According to the study, Nigeria has been the top performer in Africa over the last 9 months, with Malawi also performing well in early 2012 and maintaining confidence since then.
Overall there has been some improvement in business conditions on the ground, business revenues are improving, capital spending has consistently increased over the last three quarters and layoffs are becoming less common, although job creation is still coming in fits and starts, the report says.
Respondents have continued to report increasing emphasis on innovation for the third quarter running. However, access to finance has also become more difficult over the last three months, giving rise to pressures on cash flow and late payment.
The global survey of 2,700 professional accountants, now well into its third year, suggests that hints of a stronger recovery in early 2012 were mostly down to misplaced optimism, and that most of the gains made at the time have since been reversed.

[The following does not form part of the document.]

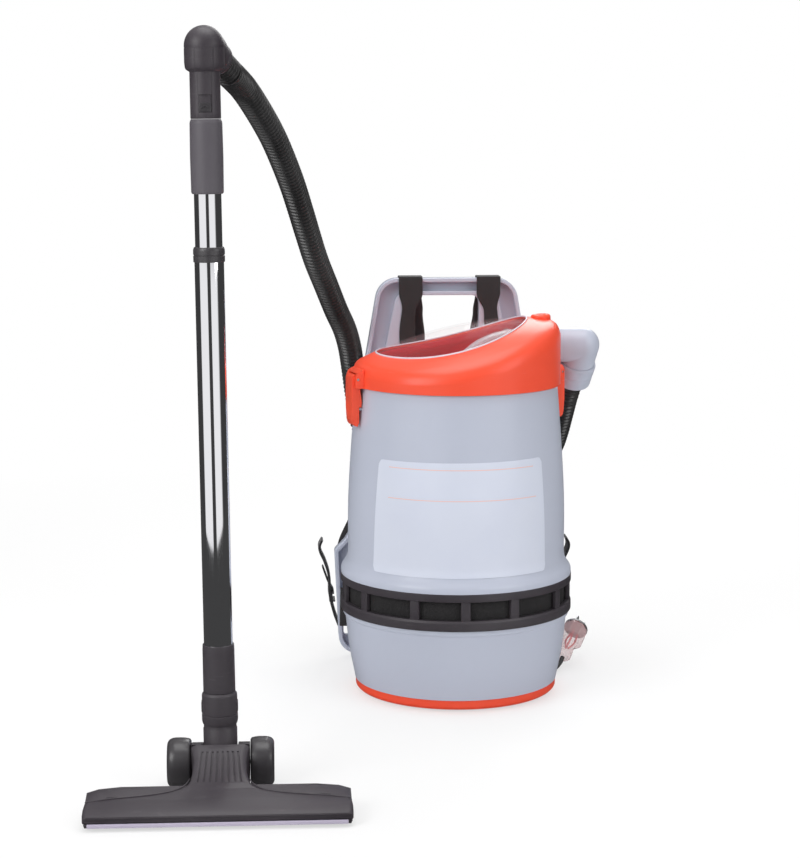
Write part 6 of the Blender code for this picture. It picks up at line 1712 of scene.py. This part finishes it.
def addHandle():
    size = wand
    low, long = size["gripLow"], size["gripLong"]
    r = size["grip"]
    sleeve = spun(eased([(r - 0.0015, low + long - seam, 0.0006),
                         (r, low + long - 0.004, 0.0014), (r + 0.0004, low + long * 0.5),
                         (r, low + 0.002, 0.0008), (r - 0.001, low, 0.0004), (0.0163, low),
                         (0.0163, low + long - seam)]), 96, turn=wandTurn)
    shaped("gripSleeve", sleeve, grip, "wand_handle", ["grip_sleeve"])
    start = low + long
    r, skirt, dome = size["handle"], size["skirt"], size["dome"]
    sliderZ = start + 0.0175
    pocket = {"wide": 0.0148, "radius": r, "deep": 0.0040, "low": sliderZ - 0.0102,
              "high": sliderZ + 0.0102}
    levels = [(r - 0.0006, start), (r, start + 0.0008), (r, pocket["low"] - 0.00015),
              (r, pocket["low"]), (r, sliderZ), (r, pocket["high"]),
              (r, pocket["high"] + 0.00015), (r, size["handleTop"] - 0.0008),
              (r + 0.0012, size["handleTop"]), (skirt - 0.0018, size["handleTop"] + 0.0018),
              (skirt - 0.0006, size["handleTop"] + 0.004), (skirt, size["handleTop"] + 0.010),
              (skirt, dome - 0.0030), (skirt - 0.0008, dome - 0.0026),
              (skirt - 0.0008, dome - 0.0016), (skirt - 0.0001, dome - 0.0012), (skirt, dome)]
    bm = pocketed(bmesh.new(), levels, pocket, turn=wandTurn)
    bmesh.ops.create_uvsphere(bm, u_segments=96, v_segments=48, radius=skirt - 0.0001,
                              matrix=wandTurn @ Matrix.Translation((0, 0, dome)))
    reach = 0.0322
    spun(eased([(0, 0.001), (0.0232, 0.001), (0.0226, reach * 0.45, 0.004),
                (0.0204, reach - 0.0030), (0.0206, reach - 0.0024),
                (0.0204, reach - 0.0008, 0.0004), (0.0198, reach), (0.0165, reach),
                (0.0165, reach - 0.004), (0, reach - 0.004)]), 72, bm,
         alongWay(domeCentre, outletWay))
    shaped("handleBody", bm, black, "wand_handle", ["handle_body"], sharp=40)
    slider = bmesh.new()
    front = -(r - 0.0038)
    middle = sliderZ - 0.0045
    boxAt(slider, (0.014, 0.0022, 0.011), wandTurn @ Vector((0, front - 0.0011, middle)),
          wandTilt, 0.0005)
    for lean in (1, -1):
        boxAt(slider, (0.0062, 0.0018, 0.0014),
              wandTurn @ Vector((lean * 0.0023, front - 0.0026, middle + 0.0010)),
              wandTilt @ Matrix.Rotation(lean * math.radians(28), 4, "Y"),
              0.0004)
    shaped("bleedSlider", slider, gloss, "bleed_slider", ["bleed_slider"])
    r = 0.0202
    cuff = spun(eased([(0.0125, 0.0), (0.0125, 0.011), (r - 0.0015, 0.011, 0.0006),
                       (r, 0.007, 0.0012), (r, 0.0050), (r - 0.0006, 0.0046),
                       (r - 0.0006, 0.0036), (r, 0.0032), (r, 0.002, 0.0008),
                       (r - 0.0015, 0.0)]), 72, turn=alongWay(domeCentre + outletWay * 0.0325,
                                                              outletWay))
    shaped("hoseCuff", cuff, black, "handle_hose_cuff", ["hose_cuff"])


addWandTubes()
addHandle()
print("wand ready")

# floor tool

tool = {"wheel": 0.0303, "wheelWide": 0.029, "wheelX": 0.0358, "half": 0.155,
        "front": -0.597, "swivelTop": 0.119}


def addSwivel():
    top, low = tool["swivelTop"], 0.0798
    r = 0.02175
    collar = spun(eased([(r - 0.0025, top, 0.0006), (r - 0.0005, top - 0.003, 0.0012),
                         (r - 0.0001, low + 0.013), (r - 0.0007, low + 0.0125),
                         (r - 0.0007, low + 0.0115), (r, low + 0.011),
                         (r, low + 0.004), (r - 0.001, low, 0.0006), (0.0138, low),
                         (0.0138, top - 0.0208), (0.0168, top - 0.0208), (0.0168, top)]), 96,
                  turn=wandTurn)
    for way in (1, -1):
        spot = wandTurn @ Vector((way * (r - 0.0012), 0, low + 0.021))
        boxAt(collar, (0.0030, 0.012, 0.013), spot, wandTilt, 0.0012)
    shaped("swivelCollar", collar, black, "wand_neck", ["swivel_collar"])
    yoke = bmesh.new()
    axle = tool["wheel"]
    top = 0.0797
    spun(eased([(0, axle), (0.0205, axle), (0.0205, top - 0.006), (0.0198, top - 0.005),
                (0.0198, top), (0.0138, top), (0.0138, axle + 0.004), (0, axle + 0.004)]),
         72, yoke, wandTurn)
    spun(eased([(0, -0.0207), (0.0188, -0.0207, 0.001), (0.0195, -0.0195, 0.001),
                (0.0195, 0.0195, 0.001), (0.0188, 0.0207, 0.001), (0, 0.0207)]), 72, yoke,
         wandTurn @ alongWay((0, 0, axle), (1, 0, 0)))
    shaped("neckYoke", yoke, black, "wand_neck", ["neck_yoke"])


def addWheels():
    r, wide = tool["wheel"], tool["wheelWide"]
    for way, side in ((-1, "left"), (1, "right")):
        turn = alongWay((wandFoot.x + way * tool["wheelX"], wandFoot.y, r), (way, 0, 0))
        profile = eased([(0.0034, wide - 0.006), (r * 0.30, wide - 0.006, 0.001),
                         (r * 0.34, wide - 0.0030, 0.001), (r * 0.58, wide - 0.0030, 0.001),
                         (r * 0.64, wide - 0.0004, 0.001), (r * 0.80, wide, 0.003),
                         (r * 0.94, wide - 0.0030, 0.004), (r, wide * 0.70, 0.004),
                         (r, wide * 0.30, 0.004), (r * 0.96, 0.0016, 0.002), (r * 0.88, 0.0),
                         (0.0034, 0.0)])
        shaped(f"{side}Wheel", spun(profile, 96, turn=turn), gloss, f"wheel_{side}",
               [f"wheel_{side}"])


def addTool():
    softened("toolCover", "tool_cover", black, "floor_head", 0.0014, 3, 32, sharp=30)
    softened("toolBase", "tool_base", black, "floor_head", 0.0010, 2, 32, sharp=30)
    bm = bmesh.new()
    front = tool["front"]
    boxAt(bm, (0.298, 0.0035, 0.0045), (wandFoot.x, front - 0.00205, 0.0065), None, 0.0009)
    shaped("bumperStrip", bm, paleStrip, "floor_head", ["bumper_strip"])
    edges = bmesh.new()
    line = [(0.1535, -0.1270, 0.0242), (0.126, -0.1205, 0.0257), (0.090, -0.1148, 0.0268),
            (0.064, -0.1083, 0.0280), (0.048, -0.1003, 0.0296), (0.0392, -0.0903, 0.0318),
            (0.0348, -0.0783, 0.0348)]
    for way in (1, -1):
        path, _ = smoothRoute([(wandFoot.x + way * x, wandFoot.y + y, z) for x, y, z in line],
                              0.003)
        taper = [0.0013 * min(1.0, 0.35 + 4 * min(k, len(path) - 1 - k) / len(path))
                 for k in range(len(path))]
        swept(path, taper, 12, edges)
    for z, proud in ((0.0148, 0.0008), (0.0104, 0.0006)):
        boxAt(edges, (0.304, 0.0016, 0.0011), (wandFoot.x, front + 0.0002 - proud / 2, z), None,
              0.0003)
    shaped("coverEdges", edges, black, "floor_head")
    half, count = tool["half"] - 0.010, 420
    for name, y in (("front", front + 0.010), ("rear", front + 0.054)):
        strip = bmesh.new()
        boxAt(strip, (2 * half, 0.0046, 0.0022), (wandFoot.x, y, 0.0058), None, 0.0003)
        for k in range(count):
            for row in (-1, 1):
                x = wandFoot.x - half + 0.0012 + (2 * half - 0.0024) * (k + 0.25 * row) / count
                lean = 0.0009 * math.sin(k * 7.3 + row)
                foot = Vector((x + lean, y + row * 0.0012 + 0.0006 * math.sin(k * 3.1), 0.0002))
                head = Vector((x, y + row * 0.0009, 0.0052))
                bmesh.ops.create_cone(strip, cap_ends=True, segments=3, radius1=0.00012,
                                      radius2=0.00024, depth=(head - foot).length,
                                      matrix=alongWay((foot + head) / 2, head - foot))
        shaped(f"{name}Brush", strip, bristle, "floor_head", [f"brush_{name}"])


addSwivel()
addWheels()
addTool()
print("floor tool ready")

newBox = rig.bounds()
sizes = {"cad": [list(corner) for corner in cadBox], "visual": [list(corner) for corner in newBox]}
with open("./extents.json", "w") as out:
    json.dump(sizes, out)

“Finance professionals who responded to this survey were quite at ease with the prospect of austerity until mid-2010. Then the recovery failed to take off and everything changed,” said survey editor Manos Schizas, Senior Economic Analyst with ACCA.
With growth faltering once again, the finance professionals surveyed by ACCA and IMA are rethinking their attitudes towards public spending. However, the policy choice is not quite so simple.
It was in only a few markets that respondents believed that their governments could spend both robustly and sustainably – places such as Singapore, or the UAE. (Xinhua)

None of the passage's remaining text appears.